Data records
— begin —

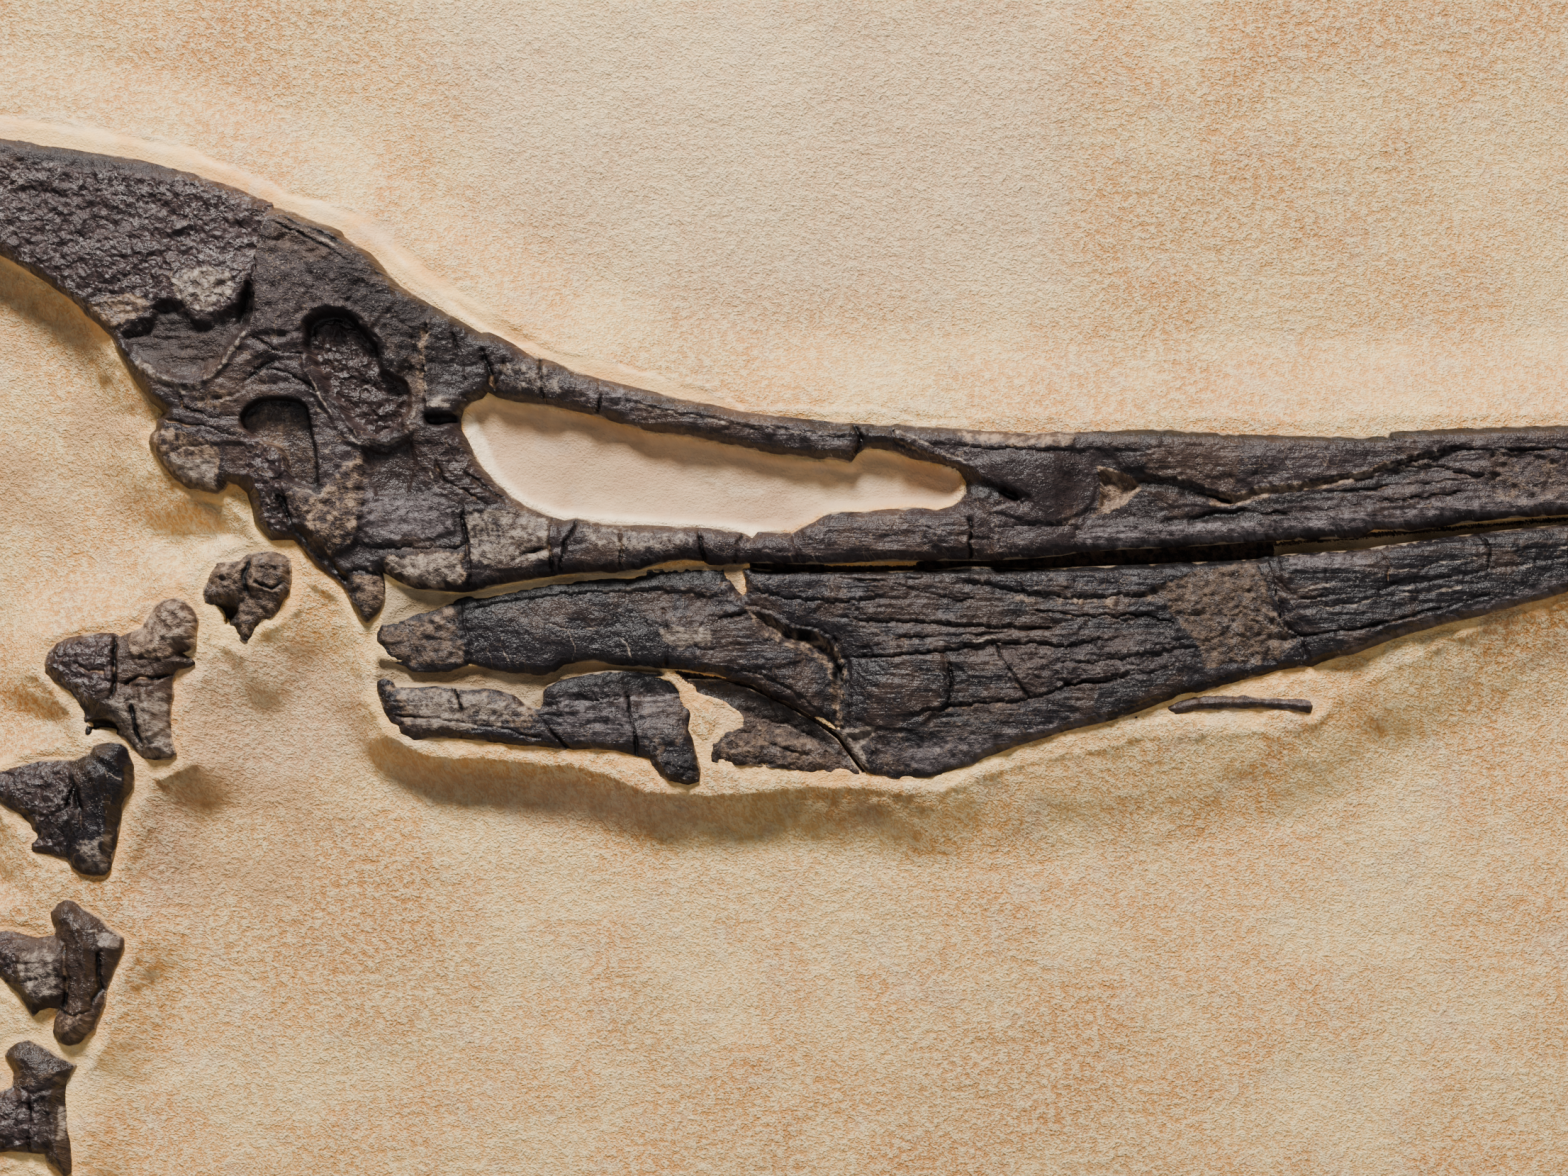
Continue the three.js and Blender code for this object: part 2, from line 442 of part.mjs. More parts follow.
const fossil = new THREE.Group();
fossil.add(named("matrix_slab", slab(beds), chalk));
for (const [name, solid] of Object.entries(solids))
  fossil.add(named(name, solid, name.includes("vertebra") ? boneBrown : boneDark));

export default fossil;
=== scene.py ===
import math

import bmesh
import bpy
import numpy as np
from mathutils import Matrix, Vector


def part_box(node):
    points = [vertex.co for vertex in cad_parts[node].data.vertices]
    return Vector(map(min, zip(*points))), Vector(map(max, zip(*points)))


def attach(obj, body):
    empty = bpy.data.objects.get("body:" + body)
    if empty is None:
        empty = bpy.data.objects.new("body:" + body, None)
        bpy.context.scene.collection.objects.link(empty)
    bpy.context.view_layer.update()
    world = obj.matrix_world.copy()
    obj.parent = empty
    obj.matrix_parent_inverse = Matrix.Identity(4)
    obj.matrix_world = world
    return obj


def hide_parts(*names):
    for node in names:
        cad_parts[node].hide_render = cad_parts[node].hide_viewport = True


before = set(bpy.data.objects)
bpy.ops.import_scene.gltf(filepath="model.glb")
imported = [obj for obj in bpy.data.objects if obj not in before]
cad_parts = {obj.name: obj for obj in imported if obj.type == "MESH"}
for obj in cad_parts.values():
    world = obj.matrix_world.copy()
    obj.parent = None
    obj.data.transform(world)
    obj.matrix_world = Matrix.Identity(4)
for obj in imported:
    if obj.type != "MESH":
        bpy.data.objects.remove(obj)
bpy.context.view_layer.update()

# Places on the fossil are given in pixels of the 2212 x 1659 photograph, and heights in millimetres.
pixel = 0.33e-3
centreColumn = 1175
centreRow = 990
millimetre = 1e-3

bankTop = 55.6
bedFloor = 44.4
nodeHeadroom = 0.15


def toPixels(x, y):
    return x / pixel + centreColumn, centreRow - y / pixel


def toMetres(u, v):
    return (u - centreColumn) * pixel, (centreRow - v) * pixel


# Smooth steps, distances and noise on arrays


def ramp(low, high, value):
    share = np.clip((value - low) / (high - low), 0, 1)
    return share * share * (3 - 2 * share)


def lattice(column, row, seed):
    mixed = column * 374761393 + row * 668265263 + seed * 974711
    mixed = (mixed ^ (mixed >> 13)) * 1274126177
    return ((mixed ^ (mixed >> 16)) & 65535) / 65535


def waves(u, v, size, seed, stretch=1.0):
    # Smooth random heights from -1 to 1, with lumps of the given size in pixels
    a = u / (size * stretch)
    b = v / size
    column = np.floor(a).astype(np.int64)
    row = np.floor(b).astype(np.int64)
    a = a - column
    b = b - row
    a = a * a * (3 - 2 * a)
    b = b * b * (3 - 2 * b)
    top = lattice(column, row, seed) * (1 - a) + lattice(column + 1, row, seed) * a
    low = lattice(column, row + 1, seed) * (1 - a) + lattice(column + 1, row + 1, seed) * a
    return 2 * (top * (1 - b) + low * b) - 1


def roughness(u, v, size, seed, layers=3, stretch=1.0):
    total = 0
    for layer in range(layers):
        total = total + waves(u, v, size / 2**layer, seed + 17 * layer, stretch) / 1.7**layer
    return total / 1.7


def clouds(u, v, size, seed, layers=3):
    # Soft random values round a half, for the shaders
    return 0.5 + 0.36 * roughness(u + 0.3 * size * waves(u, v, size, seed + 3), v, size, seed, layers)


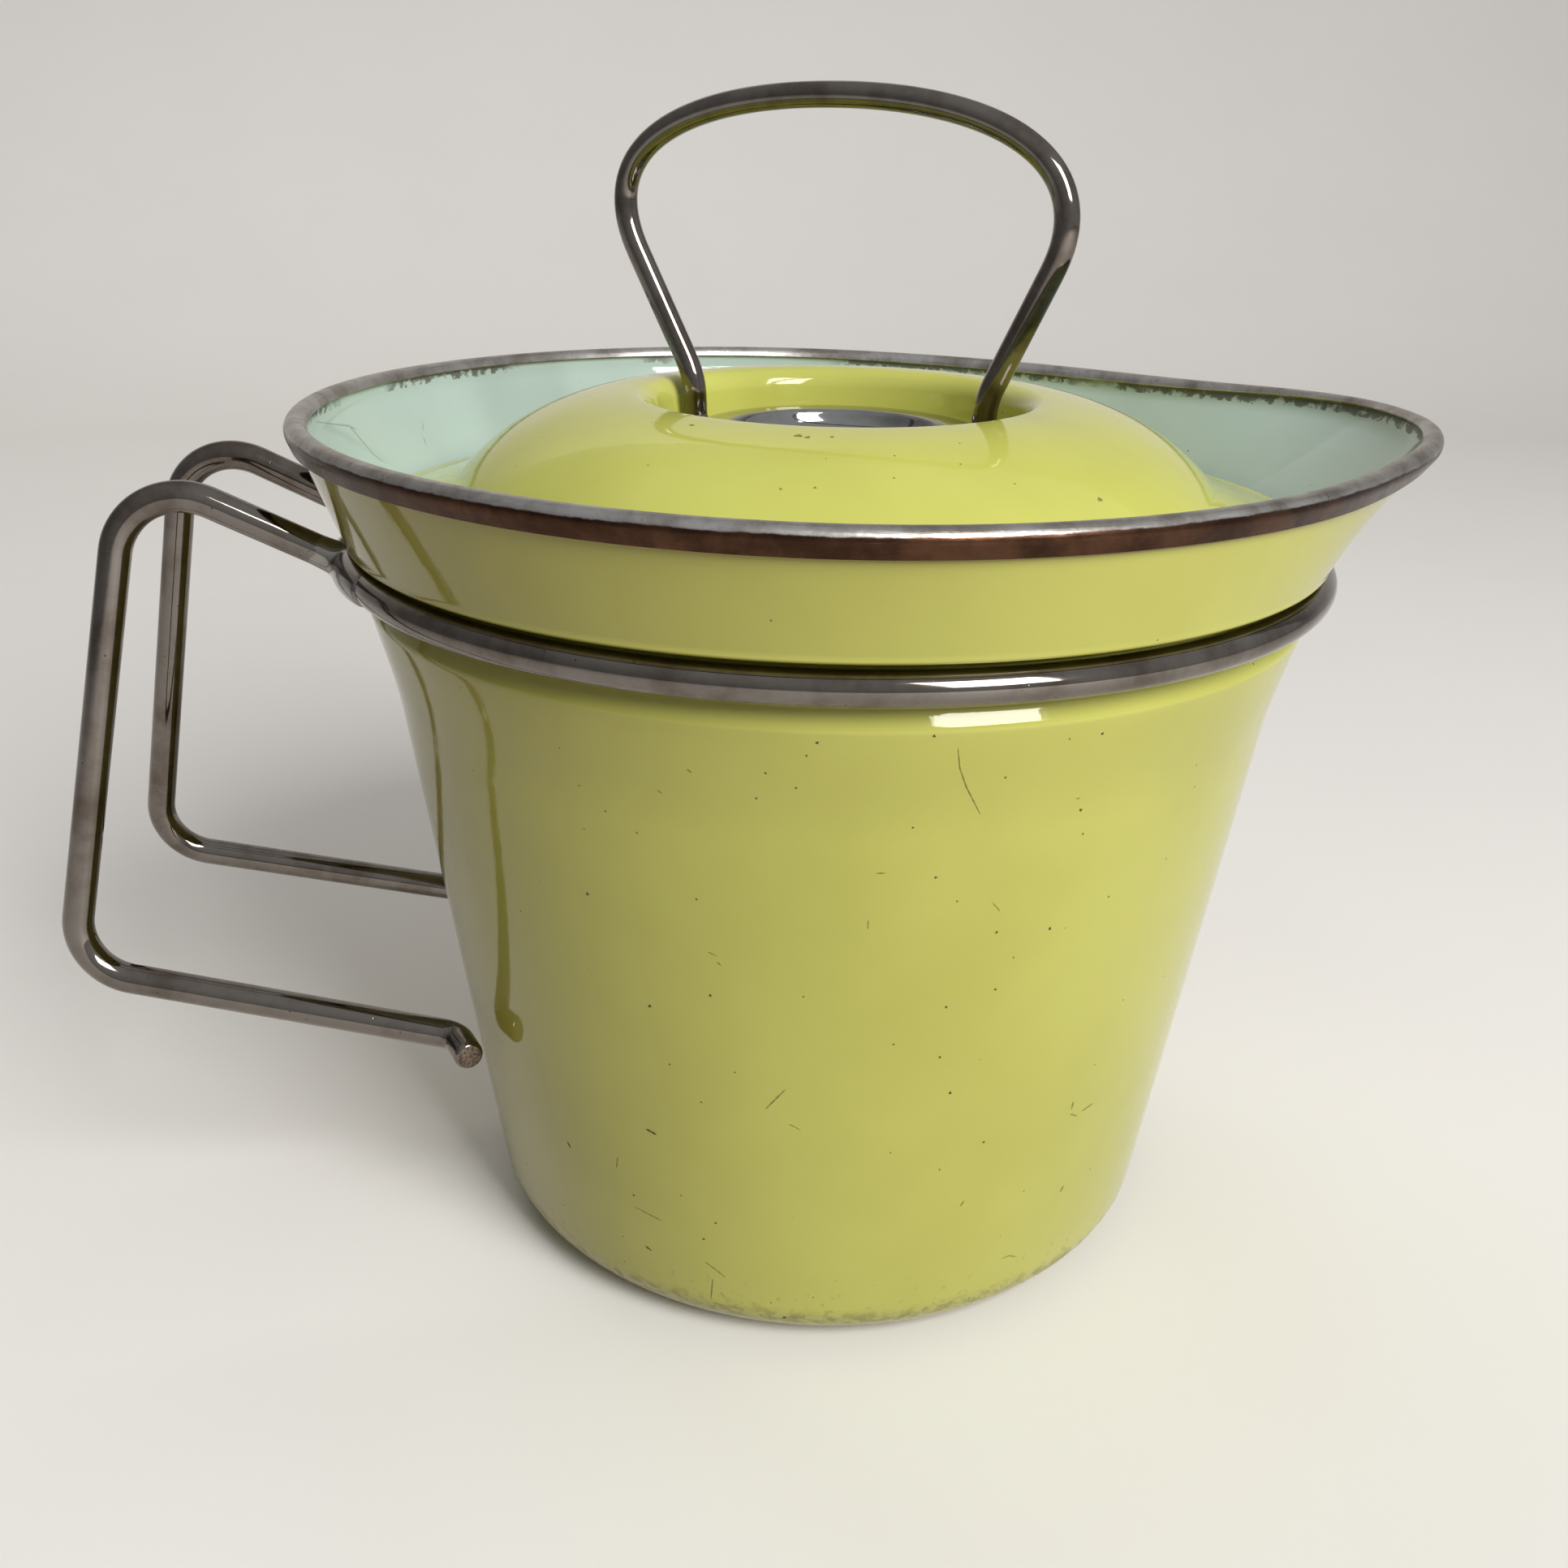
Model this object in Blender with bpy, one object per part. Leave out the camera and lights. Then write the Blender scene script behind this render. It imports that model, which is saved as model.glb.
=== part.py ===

— end —

§ Exercise details: Repeat each record exactly, leaving nothing out.

§ Response to the exercise:
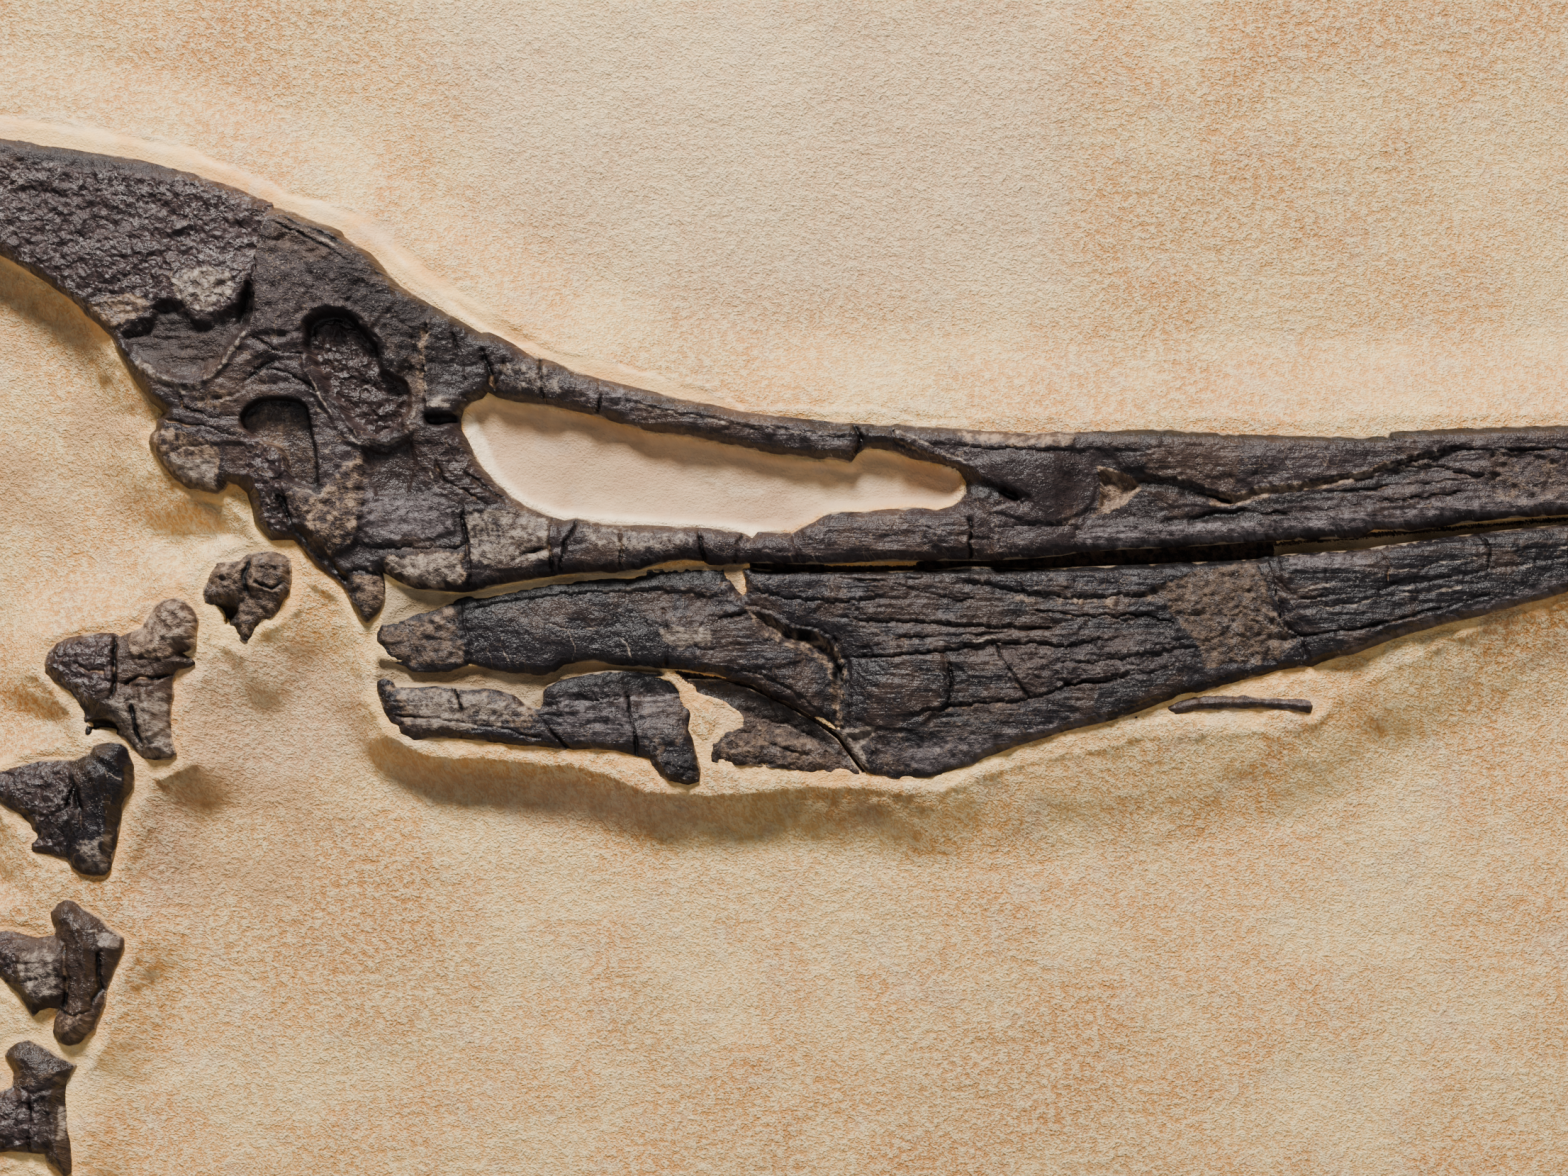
Continue the three.js and Blender code for this object: part 2, from line 442 of part.mjs. More parts follow.
const fossil = new THREE.Group();
fossil.add(named("matrix_slab", slab(beds), chalk));
for (const [name, solid] of Object.entries(solids))
  fossil.add(named(name, solid, name.includes("vertebra") ? boneBrown : boneDark));

export default fossil;
=== scene.py ===
import math

import bmesh
import bpy
import numpy as np
from mathutils import Matrix, Vector


def part_box(node):
    points = [vertex.co for vertex in cad_parts[node].data.vertices]
    return Vector(map(min, zip(*points))), Vector(map(max, zip(*points)))


def attach(obj, body):
    empty = bpy.data.objects.get("body:" + body)
    if empty is None:
        empty = bpy.data.objects.new("body:" + body, None)
        bpy.context.scene.collection.objects.link(empty)
    bpy.context.view_layer.update()
    world = obj.matrix_world.copy()
    obj.parent = empty
    obj.matrix_parent_inverse = Matrix.Identity(4)
    obj.matrix_world = world
    return obj


def hide_parts(*names):
    for node in names:
        cad_parts[node].hide_render = cad_parts[node].hide_viewport = True


before = set(bpy.data.objects)
bpy.ops.import_scene.gltf(filepath="model.glb")
imported = [obj for obj in bpy.data.objects if obj not in before]
cad_parts = {obj.name: obj for obj in imported if obj.type == "MESH"}
for obj in cad_parts.values():
    world = obj.matrix_world.copy()
    obj.parent = None
    obj.data.transform(world)
    obj.matrix_world = Matrix.Identity(4)
for obj in imported:
    if obj.type != "MESH":
        bpy.data.objects.remove(obj)
bpy.context.view_layer.update()

# Places on the fossil are given in pixels of the 2212 x 1659 photograph, and heights in millimetres.
pixel = 0.33e-3
centreColumn = 1175
centreRow = 990
millimetre = 1e-3

bankTop = 55.6
bedFloor = 44.4
nodeHeadroom = 0.15


def toPixels(x, y):
    return x / pixel + centreColumn, centreRow - y / pixel


def toMetres(u, v):
    return (u - centreColumn) * pixel, (centreRow - v) * pixel


# Smooth steps, distances and noise on arrays


def ramp(low, high, value):
    share = np.clip((value - low) / (high - low), 0, 1)
    return share * share * (3 - 2 * share)


def lattice(column, row, seed):
    mixed = column * 374761393 + row * 668265263 + seed * 974711
    mixed = (mixed ^ (mixed >> 13)) * 1274126177
    return ((mixed ^ (mixed >> 16)) & 65535) / 65535


def waves(u, v, size, seed, stretch=1.0):
    # Smooth random heights from -1 to 1, with lumps of the given size in pixels
    a = u / (size * stretch)
    b = v / size
    column = np.floor(a).astype(np.int64)
    row = np.floor(b).astype(np.int64)
    a = a - column
    b = b - row
    a = a * a * (3 - 2 * a)
    b = b * b * (3 - 2 * b)
    top = lattice(column, row, seed) * (1 - a) + lattice(column + 1, row, seed) * a
    low = lattice(column, row + 1, seed) * (1 - a) + lattice(column + 1, row + 1, seed) * a
    return 2 * (top * (1 - b) + low * b) - 1


def roughness(u, v, size, seed, layers=3, stretch=1.0):
    total = 0
    for layer in range(layers):
        total = total + waves(u, v, size / 2**layer, seed + 17 * layer, stretch) / 1.7**layer
    return total / 1.7


def clouds(u, v, size, seed, layers=3):
    # Soft random values round a half, for the shaders
    return 0.5 + 0.36 * roughness(u + 0.3 * size * waves(u, v, size, seed + 3), v, size, seed, layers)


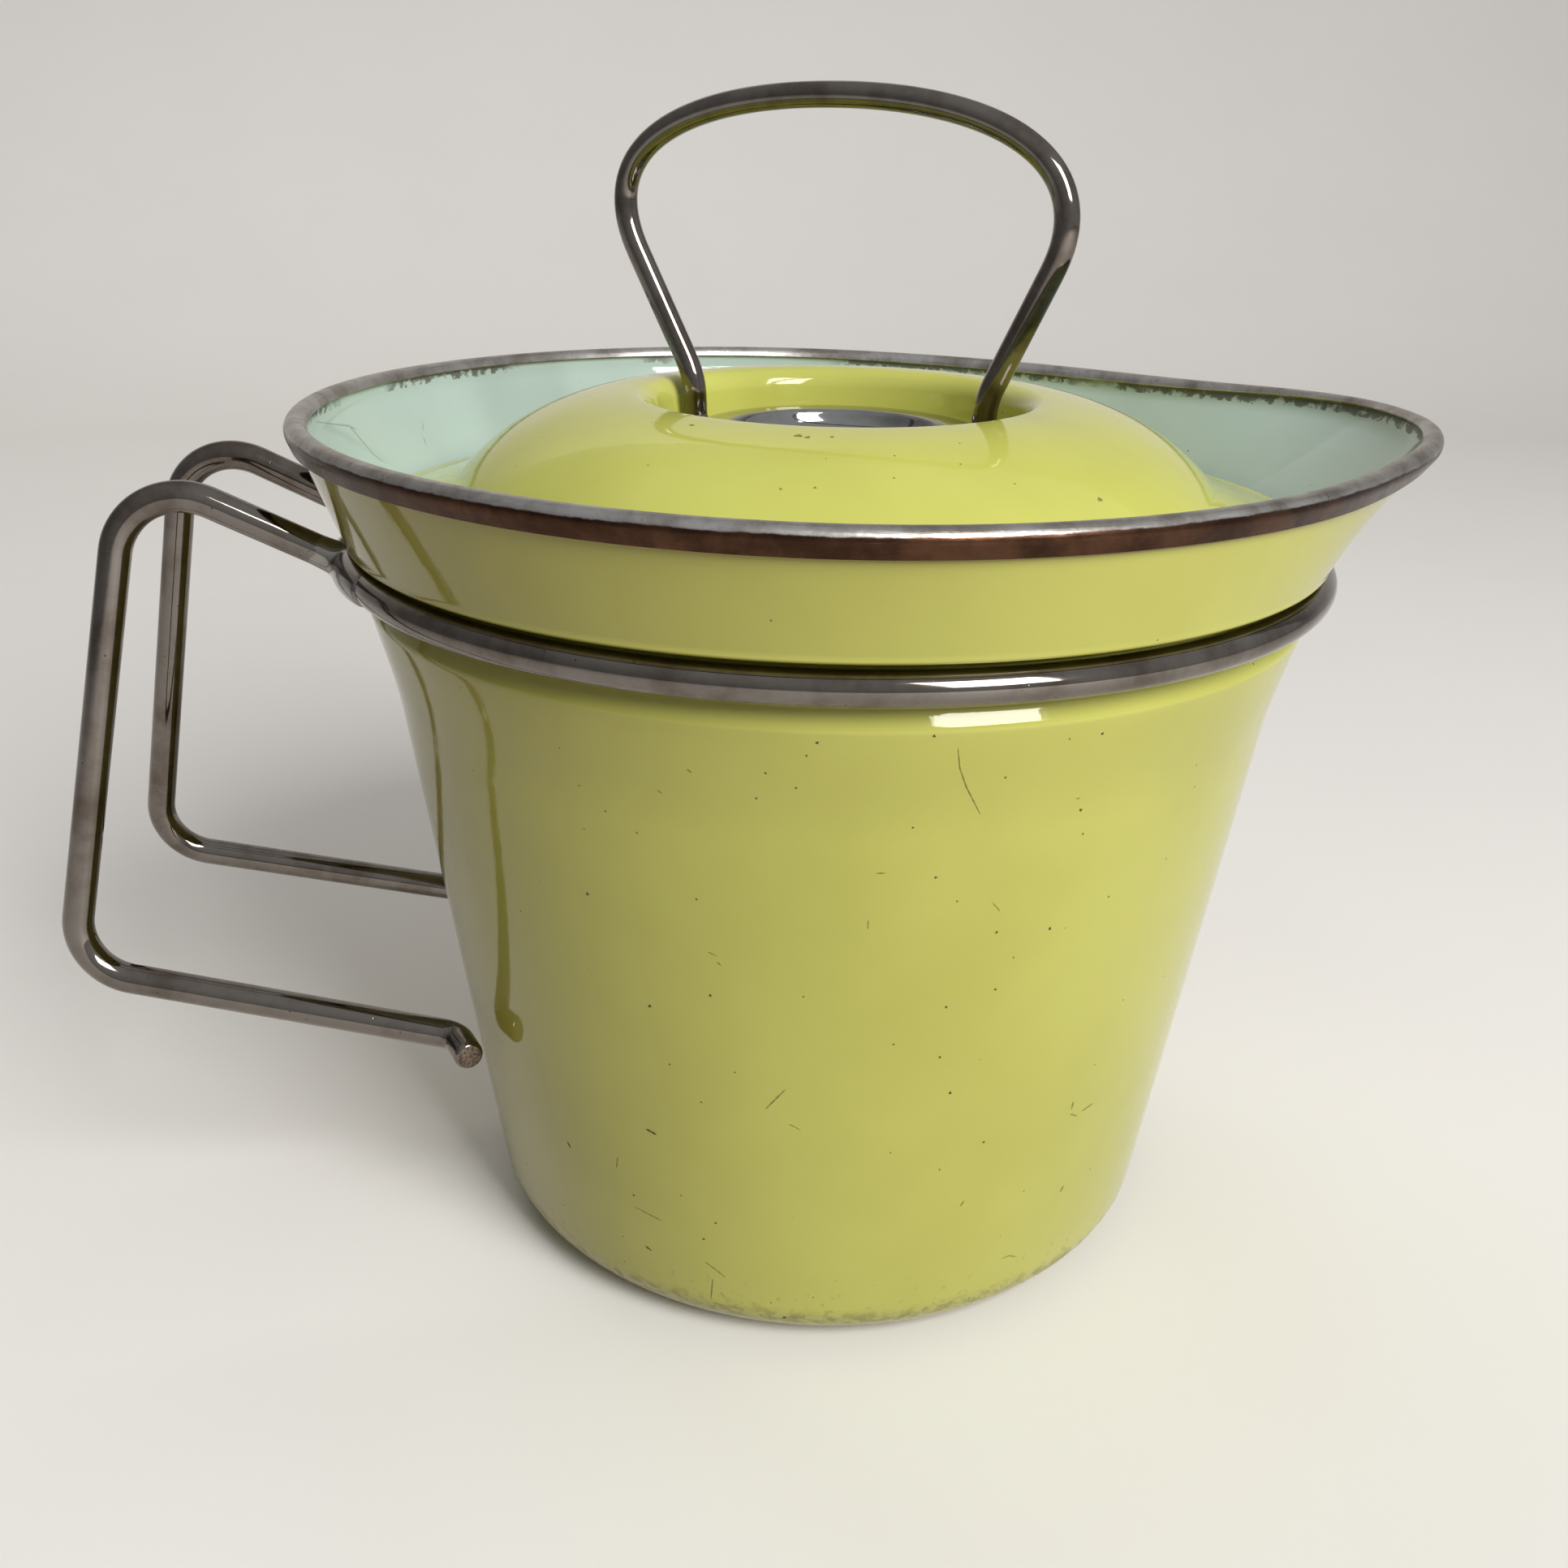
Model this object in Blender with bpy, one object per part. Leave out the camera and lights. Then write the Blender scene script behind this render. It imports that model, which is saved as model.glb.
=== part.py ===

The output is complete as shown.